(RECORDED DATA):
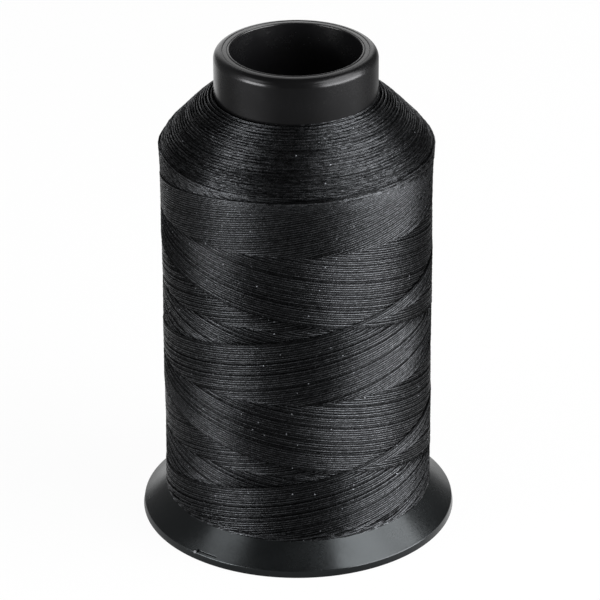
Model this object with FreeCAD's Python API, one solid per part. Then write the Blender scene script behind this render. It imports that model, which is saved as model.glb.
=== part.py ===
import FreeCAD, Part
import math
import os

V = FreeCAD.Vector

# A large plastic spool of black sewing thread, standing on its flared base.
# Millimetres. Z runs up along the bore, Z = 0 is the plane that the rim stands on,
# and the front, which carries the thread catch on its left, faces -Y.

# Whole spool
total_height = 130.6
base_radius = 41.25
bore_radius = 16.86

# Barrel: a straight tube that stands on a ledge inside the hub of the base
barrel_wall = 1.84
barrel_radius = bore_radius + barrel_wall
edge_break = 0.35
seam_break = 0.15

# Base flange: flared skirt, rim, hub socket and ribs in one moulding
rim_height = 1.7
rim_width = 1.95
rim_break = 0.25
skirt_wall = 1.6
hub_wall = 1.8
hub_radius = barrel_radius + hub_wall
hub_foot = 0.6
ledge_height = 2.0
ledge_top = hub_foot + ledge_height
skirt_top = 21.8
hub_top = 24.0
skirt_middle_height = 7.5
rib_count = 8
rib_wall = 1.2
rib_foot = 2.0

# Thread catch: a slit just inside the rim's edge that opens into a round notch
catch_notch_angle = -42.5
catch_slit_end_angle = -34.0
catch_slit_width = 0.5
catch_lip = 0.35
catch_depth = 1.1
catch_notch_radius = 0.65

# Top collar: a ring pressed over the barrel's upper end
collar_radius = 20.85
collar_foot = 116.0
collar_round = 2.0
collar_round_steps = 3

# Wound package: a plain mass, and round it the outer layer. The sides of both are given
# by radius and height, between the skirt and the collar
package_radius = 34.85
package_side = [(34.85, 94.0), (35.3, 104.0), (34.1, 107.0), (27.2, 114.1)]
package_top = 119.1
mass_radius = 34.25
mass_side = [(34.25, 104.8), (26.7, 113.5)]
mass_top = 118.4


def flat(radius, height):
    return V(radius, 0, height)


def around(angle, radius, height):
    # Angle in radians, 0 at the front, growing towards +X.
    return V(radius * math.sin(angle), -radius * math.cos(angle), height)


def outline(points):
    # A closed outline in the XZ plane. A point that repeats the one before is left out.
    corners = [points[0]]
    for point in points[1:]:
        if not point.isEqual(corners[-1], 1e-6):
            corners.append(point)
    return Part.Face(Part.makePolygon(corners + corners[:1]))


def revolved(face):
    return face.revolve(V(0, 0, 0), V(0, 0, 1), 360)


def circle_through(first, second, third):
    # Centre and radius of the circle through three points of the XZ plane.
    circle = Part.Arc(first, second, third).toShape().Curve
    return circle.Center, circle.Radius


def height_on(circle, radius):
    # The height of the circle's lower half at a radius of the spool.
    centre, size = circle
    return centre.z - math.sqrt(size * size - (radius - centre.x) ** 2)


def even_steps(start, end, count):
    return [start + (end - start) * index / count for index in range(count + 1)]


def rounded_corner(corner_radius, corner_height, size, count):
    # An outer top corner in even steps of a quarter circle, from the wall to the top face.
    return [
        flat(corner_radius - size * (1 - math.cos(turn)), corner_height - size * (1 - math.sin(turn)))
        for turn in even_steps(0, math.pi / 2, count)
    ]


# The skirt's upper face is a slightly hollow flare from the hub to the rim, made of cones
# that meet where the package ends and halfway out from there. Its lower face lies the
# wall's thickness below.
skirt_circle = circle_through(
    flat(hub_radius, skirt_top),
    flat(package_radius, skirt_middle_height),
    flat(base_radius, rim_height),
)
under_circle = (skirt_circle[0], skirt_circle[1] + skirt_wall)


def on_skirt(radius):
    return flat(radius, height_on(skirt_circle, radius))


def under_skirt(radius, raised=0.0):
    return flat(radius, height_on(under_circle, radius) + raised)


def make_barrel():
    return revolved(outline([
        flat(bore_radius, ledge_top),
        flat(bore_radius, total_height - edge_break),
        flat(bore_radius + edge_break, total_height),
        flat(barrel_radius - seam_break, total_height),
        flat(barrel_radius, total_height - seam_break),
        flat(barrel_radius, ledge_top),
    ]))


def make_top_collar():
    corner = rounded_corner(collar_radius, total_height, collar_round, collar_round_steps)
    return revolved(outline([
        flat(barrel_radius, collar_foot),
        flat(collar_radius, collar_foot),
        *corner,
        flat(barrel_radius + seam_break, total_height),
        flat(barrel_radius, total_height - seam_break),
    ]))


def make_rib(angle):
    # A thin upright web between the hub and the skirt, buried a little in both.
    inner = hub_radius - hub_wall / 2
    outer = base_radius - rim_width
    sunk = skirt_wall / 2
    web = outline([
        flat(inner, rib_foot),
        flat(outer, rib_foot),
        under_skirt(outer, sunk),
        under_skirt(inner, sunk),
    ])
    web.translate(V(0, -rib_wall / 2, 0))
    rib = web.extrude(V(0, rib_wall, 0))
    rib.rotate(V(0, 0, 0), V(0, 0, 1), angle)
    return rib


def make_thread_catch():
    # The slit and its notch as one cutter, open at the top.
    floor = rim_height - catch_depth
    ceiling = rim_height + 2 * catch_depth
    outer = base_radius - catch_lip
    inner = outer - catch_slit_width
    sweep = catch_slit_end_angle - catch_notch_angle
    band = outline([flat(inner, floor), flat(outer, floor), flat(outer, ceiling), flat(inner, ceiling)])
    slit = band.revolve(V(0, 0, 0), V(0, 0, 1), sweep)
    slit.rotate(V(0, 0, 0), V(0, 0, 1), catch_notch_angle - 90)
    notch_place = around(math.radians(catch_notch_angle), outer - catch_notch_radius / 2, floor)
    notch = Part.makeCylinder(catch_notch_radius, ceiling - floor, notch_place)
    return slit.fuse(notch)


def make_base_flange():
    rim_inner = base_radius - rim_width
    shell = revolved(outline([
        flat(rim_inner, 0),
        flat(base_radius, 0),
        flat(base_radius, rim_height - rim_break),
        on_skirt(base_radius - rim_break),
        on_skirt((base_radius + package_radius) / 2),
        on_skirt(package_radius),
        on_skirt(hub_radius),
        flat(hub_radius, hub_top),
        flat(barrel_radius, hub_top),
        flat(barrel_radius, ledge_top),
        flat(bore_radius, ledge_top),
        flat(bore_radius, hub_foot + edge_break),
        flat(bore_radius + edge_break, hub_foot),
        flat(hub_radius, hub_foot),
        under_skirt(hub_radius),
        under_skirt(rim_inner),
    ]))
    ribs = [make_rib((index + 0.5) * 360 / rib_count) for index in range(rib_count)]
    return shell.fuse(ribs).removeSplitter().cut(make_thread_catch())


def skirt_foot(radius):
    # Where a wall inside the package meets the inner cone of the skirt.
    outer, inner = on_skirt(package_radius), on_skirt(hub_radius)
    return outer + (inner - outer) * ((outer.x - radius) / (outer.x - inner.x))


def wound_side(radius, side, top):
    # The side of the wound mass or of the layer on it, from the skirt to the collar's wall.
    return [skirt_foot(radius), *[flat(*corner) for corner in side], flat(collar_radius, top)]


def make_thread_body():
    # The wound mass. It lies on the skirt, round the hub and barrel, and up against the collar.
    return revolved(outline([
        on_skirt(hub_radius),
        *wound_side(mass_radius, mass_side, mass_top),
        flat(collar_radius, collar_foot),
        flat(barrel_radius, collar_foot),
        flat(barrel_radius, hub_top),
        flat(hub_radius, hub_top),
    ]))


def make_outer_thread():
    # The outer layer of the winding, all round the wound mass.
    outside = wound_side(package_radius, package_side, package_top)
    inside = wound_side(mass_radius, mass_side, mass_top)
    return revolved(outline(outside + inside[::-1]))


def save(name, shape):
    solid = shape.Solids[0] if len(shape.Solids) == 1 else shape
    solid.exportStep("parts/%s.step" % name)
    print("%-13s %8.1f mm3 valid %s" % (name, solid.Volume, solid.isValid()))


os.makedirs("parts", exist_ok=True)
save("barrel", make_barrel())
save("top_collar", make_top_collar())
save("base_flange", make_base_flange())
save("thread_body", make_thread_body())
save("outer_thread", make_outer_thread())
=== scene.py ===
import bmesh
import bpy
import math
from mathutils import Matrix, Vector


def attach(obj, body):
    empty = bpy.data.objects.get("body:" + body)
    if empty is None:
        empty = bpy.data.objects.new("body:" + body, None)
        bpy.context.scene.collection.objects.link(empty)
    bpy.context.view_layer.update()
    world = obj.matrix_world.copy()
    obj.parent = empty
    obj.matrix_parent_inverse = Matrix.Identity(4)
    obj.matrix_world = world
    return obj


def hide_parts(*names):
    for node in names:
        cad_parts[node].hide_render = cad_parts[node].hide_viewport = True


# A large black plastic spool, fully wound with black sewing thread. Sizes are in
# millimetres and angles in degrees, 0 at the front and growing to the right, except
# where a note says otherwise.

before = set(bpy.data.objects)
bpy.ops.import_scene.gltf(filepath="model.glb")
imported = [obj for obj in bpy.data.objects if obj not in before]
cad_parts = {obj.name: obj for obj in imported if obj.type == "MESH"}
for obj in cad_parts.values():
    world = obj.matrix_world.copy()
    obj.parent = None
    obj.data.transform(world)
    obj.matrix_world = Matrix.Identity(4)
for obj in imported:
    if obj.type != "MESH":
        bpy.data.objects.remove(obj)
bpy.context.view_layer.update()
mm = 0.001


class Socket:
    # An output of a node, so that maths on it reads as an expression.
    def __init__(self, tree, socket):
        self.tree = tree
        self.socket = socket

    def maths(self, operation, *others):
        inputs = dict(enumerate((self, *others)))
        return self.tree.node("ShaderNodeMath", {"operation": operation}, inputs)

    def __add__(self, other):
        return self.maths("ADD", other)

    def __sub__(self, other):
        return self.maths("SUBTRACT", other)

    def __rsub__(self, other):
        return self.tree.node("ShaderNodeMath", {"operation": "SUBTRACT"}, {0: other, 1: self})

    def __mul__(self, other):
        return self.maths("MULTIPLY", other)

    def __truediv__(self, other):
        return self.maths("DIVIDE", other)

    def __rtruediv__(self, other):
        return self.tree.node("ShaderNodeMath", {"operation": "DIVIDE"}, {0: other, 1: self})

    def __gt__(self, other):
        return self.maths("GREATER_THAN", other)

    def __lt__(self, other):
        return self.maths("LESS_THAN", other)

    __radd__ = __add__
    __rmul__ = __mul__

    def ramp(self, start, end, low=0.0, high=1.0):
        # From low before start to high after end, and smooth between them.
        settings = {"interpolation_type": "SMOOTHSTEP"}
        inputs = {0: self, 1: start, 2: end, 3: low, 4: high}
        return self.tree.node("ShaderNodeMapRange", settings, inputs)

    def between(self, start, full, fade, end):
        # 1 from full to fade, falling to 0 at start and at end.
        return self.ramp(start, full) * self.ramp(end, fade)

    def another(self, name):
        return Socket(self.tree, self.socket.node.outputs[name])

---

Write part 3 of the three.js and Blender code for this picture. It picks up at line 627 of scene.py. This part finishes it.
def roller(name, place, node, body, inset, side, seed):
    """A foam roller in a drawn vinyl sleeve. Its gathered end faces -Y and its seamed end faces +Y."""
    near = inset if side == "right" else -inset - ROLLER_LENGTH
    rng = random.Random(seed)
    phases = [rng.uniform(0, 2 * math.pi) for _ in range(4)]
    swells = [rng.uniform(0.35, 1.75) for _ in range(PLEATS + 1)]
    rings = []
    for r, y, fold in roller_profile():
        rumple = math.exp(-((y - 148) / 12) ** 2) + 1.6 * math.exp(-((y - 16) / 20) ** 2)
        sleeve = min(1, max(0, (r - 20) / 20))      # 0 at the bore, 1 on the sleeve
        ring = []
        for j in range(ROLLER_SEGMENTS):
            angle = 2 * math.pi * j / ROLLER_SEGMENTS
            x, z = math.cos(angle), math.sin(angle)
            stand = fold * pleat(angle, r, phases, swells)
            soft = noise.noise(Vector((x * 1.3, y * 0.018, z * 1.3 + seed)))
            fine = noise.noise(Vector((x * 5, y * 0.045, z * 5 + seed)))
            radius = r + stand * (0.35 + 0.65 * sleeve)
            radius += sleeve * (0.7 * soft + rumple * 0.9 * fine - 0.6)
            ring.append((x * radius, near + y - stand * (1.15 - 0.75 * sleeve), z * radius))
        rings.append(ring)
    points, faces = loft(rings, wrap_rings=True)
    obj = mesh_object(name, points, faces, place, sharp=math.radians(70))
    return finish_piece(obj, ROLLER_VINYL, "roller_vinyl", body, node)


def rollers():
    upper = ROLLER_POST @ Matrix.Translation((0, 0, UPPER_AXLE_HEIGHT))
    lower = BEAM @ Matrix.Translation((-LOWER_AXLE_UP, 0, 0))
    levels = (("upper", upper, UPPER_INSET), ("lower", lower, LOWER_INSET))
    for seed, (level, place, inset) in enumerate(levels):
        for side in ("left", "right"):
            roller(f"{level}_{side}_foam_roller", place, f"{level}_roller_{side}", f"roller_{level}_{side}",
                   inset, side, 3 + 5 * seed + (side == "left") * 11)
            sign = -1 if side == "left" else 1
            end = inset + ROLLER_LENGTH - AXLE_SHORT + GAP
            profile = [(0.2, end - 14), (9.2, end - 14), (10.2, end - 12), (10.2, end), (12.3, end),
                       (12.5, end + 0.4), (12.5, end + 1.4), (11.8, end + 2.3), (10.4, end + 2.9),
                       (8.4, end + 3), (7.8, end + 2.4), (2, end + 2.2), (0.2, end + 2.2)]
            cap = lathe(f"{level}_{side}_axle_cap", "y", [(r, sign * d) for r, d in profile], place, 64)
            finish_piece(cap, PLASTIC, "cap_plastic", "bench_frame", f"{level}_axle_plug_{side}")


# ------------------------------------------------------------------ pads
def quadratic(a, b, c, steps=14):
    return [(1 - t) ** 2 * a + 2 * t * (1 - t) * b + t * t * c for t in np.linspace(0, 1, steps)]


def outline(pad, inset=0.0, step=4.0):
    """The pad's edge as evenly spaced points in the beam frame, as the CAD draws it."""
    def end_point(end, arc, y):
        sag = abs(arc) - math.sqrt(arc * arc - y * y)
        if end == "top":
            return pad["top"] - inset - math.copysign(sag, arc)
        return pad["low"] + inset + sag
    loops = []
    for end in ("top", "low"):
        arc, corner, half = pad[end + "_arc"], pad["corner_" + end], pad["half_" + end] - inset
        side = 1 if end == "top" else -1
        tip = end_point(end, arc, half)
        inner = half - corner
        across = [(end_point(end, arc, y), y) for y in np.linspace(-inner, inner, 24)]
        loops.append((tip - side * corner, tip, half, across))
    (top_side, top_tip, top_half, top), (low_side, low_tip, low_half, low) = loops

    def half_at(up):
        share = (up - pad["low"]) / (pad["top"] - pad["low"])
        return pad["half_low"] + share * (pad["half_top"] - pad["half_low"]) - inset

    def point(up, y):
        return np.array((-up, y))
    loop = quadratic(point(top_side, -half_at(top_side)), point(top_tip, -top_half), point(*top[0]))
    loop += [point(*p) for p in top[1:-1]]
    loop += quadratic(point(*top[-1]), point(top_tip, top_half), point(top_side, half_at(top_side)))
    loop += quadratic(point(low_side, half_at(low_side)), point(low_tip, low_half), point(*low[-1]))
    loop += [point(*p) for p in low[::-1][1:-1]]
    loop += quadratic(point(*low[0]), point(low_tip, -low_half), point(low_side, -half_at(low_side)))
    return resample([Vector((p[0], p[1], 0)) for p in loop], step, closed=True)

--

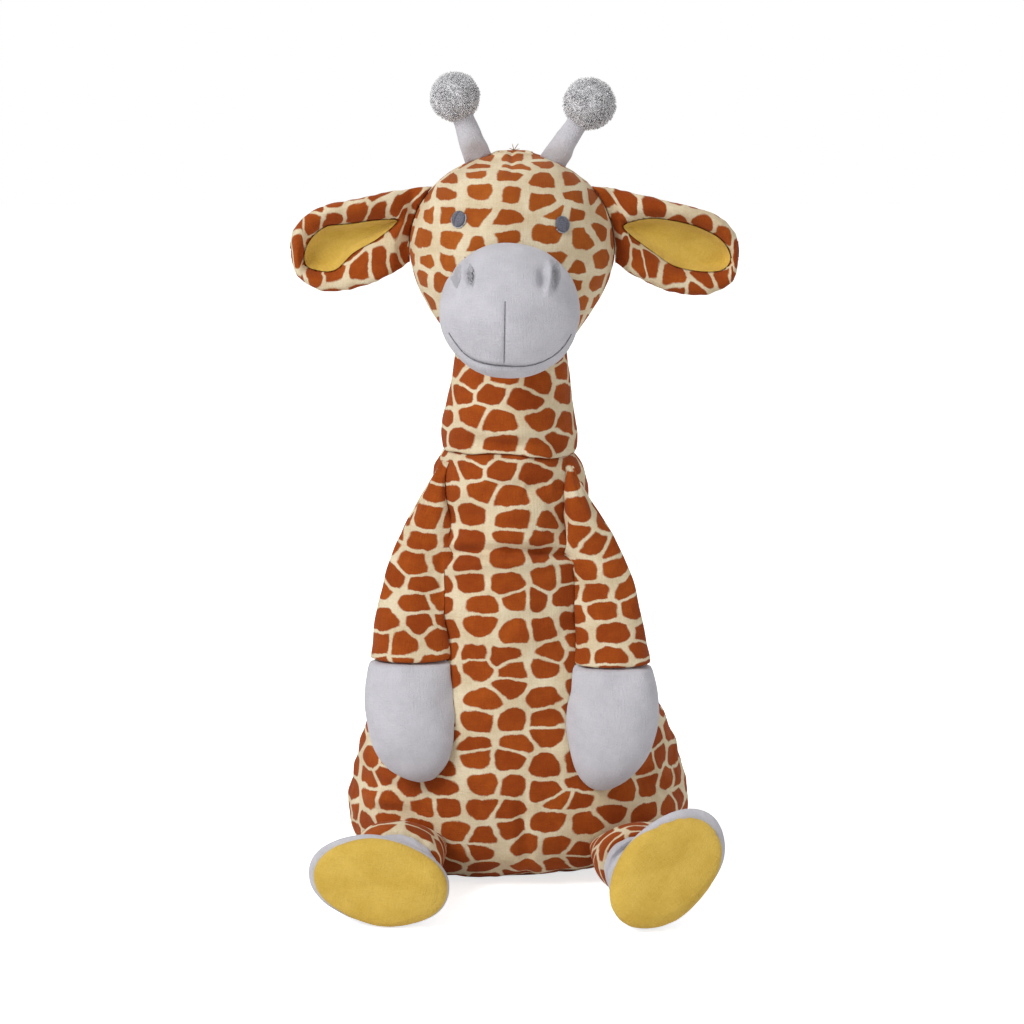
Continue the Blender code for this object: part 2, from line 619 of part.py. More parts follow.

(SHORT PROBLEM): Going down the listing above, begin printing at the line with "(name, solid.Volume, solid.isValid()))" and finish with the line with "obj.matrix_parent_inverse = Matrix.Identity(4)", exactly as they appear.

(EXPECTED OUTPUT):
    print("%-13s %8.1f mm3 valid %s" % (name, solid.Volume, solid.isValid()))


os.makedirs("parts", exist_ok=True)
save("barrel", make_barrel())
save("top_collar", make_top_collar())
save("base_flange", make_base_flange())
save("thread_body", make_thread_body())
save("outer_thread", make_outer_thread())
=== scene.py ===
import bmesh
import bpy
import math
from mathutils import Matrix, Vector


def attach(obj, body):
    empty = bpy.data.objects.get("body:" + body)
    if empty is None:
        empty = bpy.data.objects.new("body:" + body, None)
        bpy.context.scene.collection.objects.link(empty)
    bpy.context.view_layer.update()
    world = obj.matrix_world.copy()
    obj.parent = empty
    obj.matrix_parent_inverse = Matrix.Identity(4)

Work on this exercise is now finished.